In parallel to development of the software for these aircraft, getting the required permissions/license agreements (aircraft manufactures and government) can often be a big obstacle and time-consuming process. For both the Ka-50 Black Shark and A-10C Warthog, we spent two years of great effort to get such permissions! More recently, and with great difficulties, we finally signed the necessary agreements to allow the sale of our upcoming DCS: F/A-18C Hornet. The team has been working very hard on this project and we are at the point now where we are talking much more about it with regular updates. After a long period of developing needed technologies (flight model and radar), research, design (data on late-LOT F/A-18C), and legal matters, we are nearing the point in which we will be able to provide the Early Access version of the Hornet. Right behind the Hornet, we have other modern, combat fixed-wing and rotary-wing aircraft ready for development within the Eagle Dynamics internal studio. Our talented 3rd parties are also working hard on other great aircraft like the AV-8B Night Attack S/VTOL, F-14 Tomcat, FC-17, F-4E Phantom II, Mi-24P Hind, Bo-105, and others. Naturally, all 3rd party projects are only made possible with very active, hands-on, technical support and creation of APIs from Eagle Dynamics. So, please be assured that we have not given up our initial dream! Modern, combat aviation is alive and well in DCS World and will continue to be. This is our bread and butter.

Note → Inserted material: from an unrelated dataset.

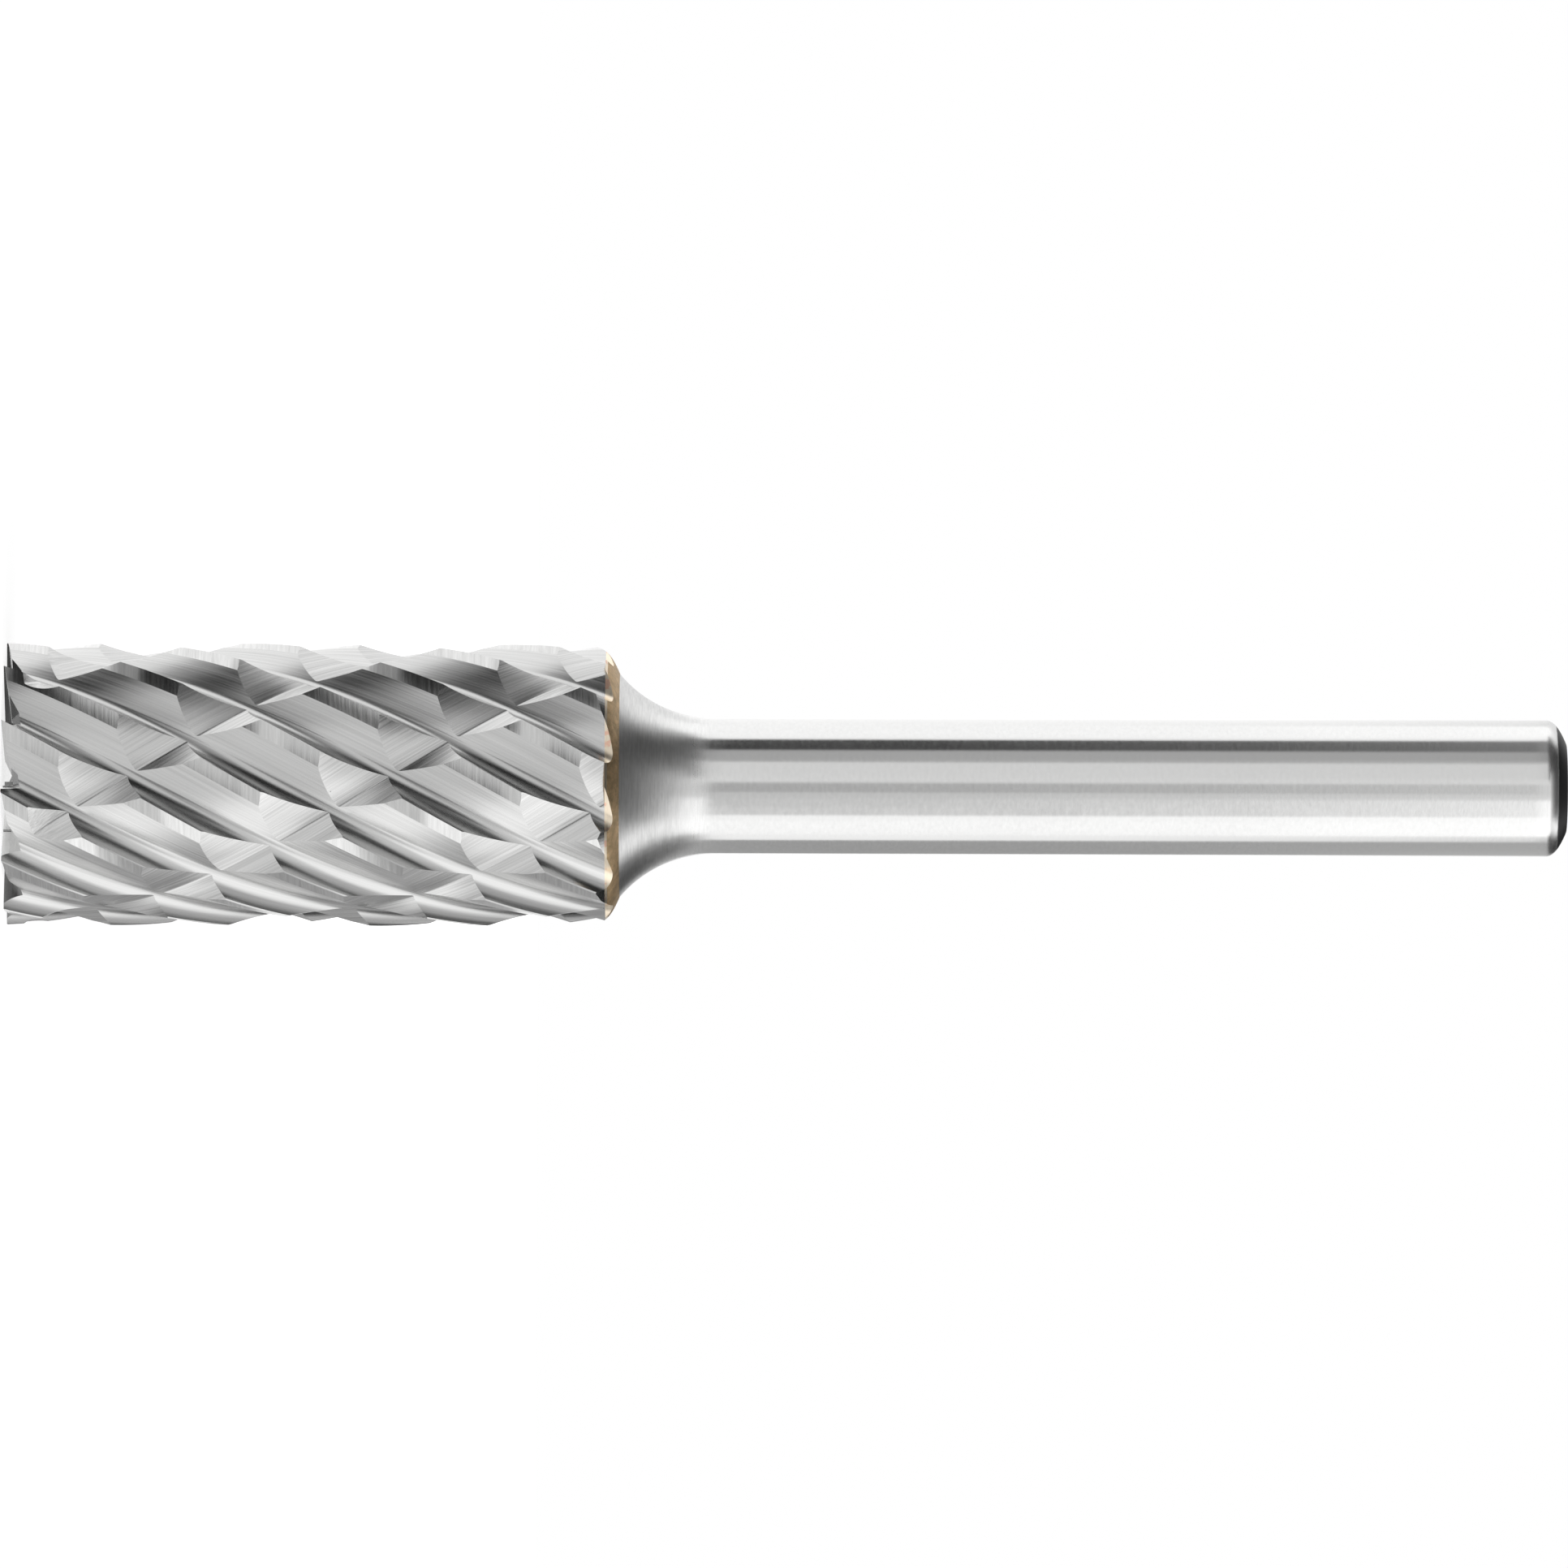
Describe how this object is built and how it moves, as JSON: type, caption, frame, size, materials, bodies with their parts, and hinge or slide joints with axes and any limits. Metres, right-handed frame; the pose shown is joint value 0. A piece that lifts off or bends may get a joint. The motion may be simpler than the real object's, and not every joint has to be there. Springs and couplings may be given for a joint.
{
  "type": "carbide burr",
  "caption": "Cylindrical rotary burr: a fluted carbide head with cross-cut chip breakers and end teeth, brazed to a plain steel shank.",
  "frame": {"origin": "on the tool's axis, at the tips of the end teeth that it stands on", "axes": "+Z along the axis from the head to the end of the shank; +X through the cutting edge of one end tooth"},
  "size_m": [0.0124, 0.0124, 0.0686],
  "materials": {
    "carbide": "ground along the flutes and across the lands",
    "braze": "satin, with ground scallops",
    "shank_steel": "fine ground, bright"
  },
  "bodies": {
    "root": {"burr_head": "carbide", "braze_joint": "braze", "shank": "shank_steel"}
  },
  "joints": []
}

One of the biggest factors in creating a great flight simulation is the graphics engine. This is also probably the most technically complicated. During our 27 years history, we have internally developed five generations of graphics engines. This is a massive effort for such a small company, whereas many other companies use “off the shelf” graphic engine solutions. We have evaluated other engines (MSFS, OSG, etc.), but we always returned to our own internal solutions because only they provided the capability and quality we demand for a modern, combat aviation simulation. The biggest needs has been the ability to render an environment that looks and performs great from 1 meter to 50,000 meters. This is where we believe our graphics engine is quite unique and powerful.

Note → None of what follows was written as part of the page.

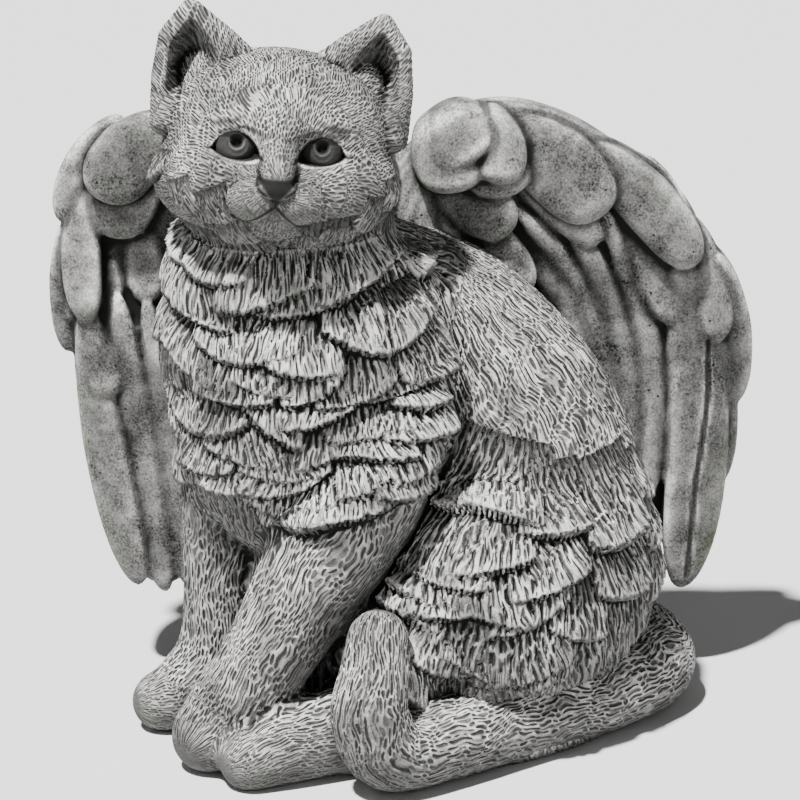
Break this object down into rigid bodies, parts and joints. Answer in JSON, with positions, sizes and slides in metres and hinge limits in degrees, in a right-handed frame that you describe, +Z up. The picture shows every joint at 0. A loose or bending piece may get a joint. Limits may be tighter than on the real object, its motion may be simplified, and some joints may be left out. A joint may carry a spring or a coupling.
{
  "type": "pet memorial statue",
  "caption": "Seated long-haired cat with folded angel wings and its tail curled round its feet, cast in one piece in weathered stone.",
  "frame": {"origin": "middle of the statue's footprint box, at the plane of its flat underside", "axes": "+Z up; the face, the chest and the fronts of the wings look towards -Y; the haunches are at +X"},
  "size_m": [0.2753, 0.1675, 0.2843],
  "materials": {
    "cast_stone": "weathered cast stone, matt, dark in the recesses"
  },
  "bodies": {
    "root": {"cat_angel_statue": "cast_stone"}
  },
  "joints": []
}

Graphics cards are developing so rapidly that many companies are not capable of keeping their technology current with new hardware. After eight years of intense work, we recently developed a very stable version of our graphics engine that is based on DX11, Deferred Shading technology, and Physical Based Rendering (PBR). We are also developing our engine to take advantage of the Vulcan API to further improve game performance. Having a great looking game is moot if it does not perform well. It’s important to understand that a graphics engine is not only a Scene Renderer, but the terrain creation tool technology is equally important. This is the main reason why we could not merge DCS 1.5 Caucasus and 2.1 Terrains for such a long and regretful time. To do this, we first need to convert all the terrains, missions, training, and campaigns that were developed over many years for Caucasus map to an absolutely new terrain data structure and adjust all applied programs. We’ve put a massive amount of work into this effort and it is almost complete. We plan to release DCS World 2.5 in the coming weeks!
Now, let’s talk a little about DCS World War II and why it does not delay our modern day combat aircraft and why it’s a valuable aspect of DCS World for us and you.
• The Fighter Collection (TFC), Eagle Dynamic’s principle partner, has one of the largest, private collections of World War II aircraft. TFC has been requesting World War II aircraft for a long time, so we cannot ignore our partner. We and TFC agree that WWII combat aviation is a very interesting flight simulation genre, especially for customers that enjoy history and massive dogfights. TFC has supported this direction from the very beginning.
• World War II aircraft attract new customers that may have not otherwise been familiar with DCS World. Many DCS World War II pilots move to our jet aircraft that are within the integral DCS World. So, our World War II aircraft provide a good advertising environment for the DCS World concept as a whole.
• Many of our new programmers and artists are responsible DCS World War II. They are separate from our main project (like the F/A-18C) developers, and they are not involved with the modern aircraft development efforts. Otherwise, it would not be practical/efficient to develop aircraft like the F/A-18C with staff split between projects. Also, DCS World War II is a great “school” for new programmers before they take on extremely complicated Modern Air Combat projects.
• We could deliver modern, complicated aircraft faster than we and our 3rd parties are already doing, but growing a business needs more and more revenue to grow the team and make better products. We were very surprised to find that the investment vs. generated revenue has been excellent for the World War II aircraft. In fact, the P-51D Mustang has twice the cost effectiveness of the A-10C Warthog.
As you can see, DCS’s World War II series doesn’t compete with modern aircraft projects for development resources. In fact, it supports it! The same is true with the L-39 and Yak-52 projects. These two projects were also sought by government institutions, but we were also able to negotiate their release to you.
We very much hope this all makes sense for you and sheds some light on these matters.
We are reaching an important milestone of DCS World with the release of DCS World 2.5. This combined with an exciting list of new aircraft, new maps, and great new mission content, is furthering our dream from 1991. Thank you for being part of the journey with us!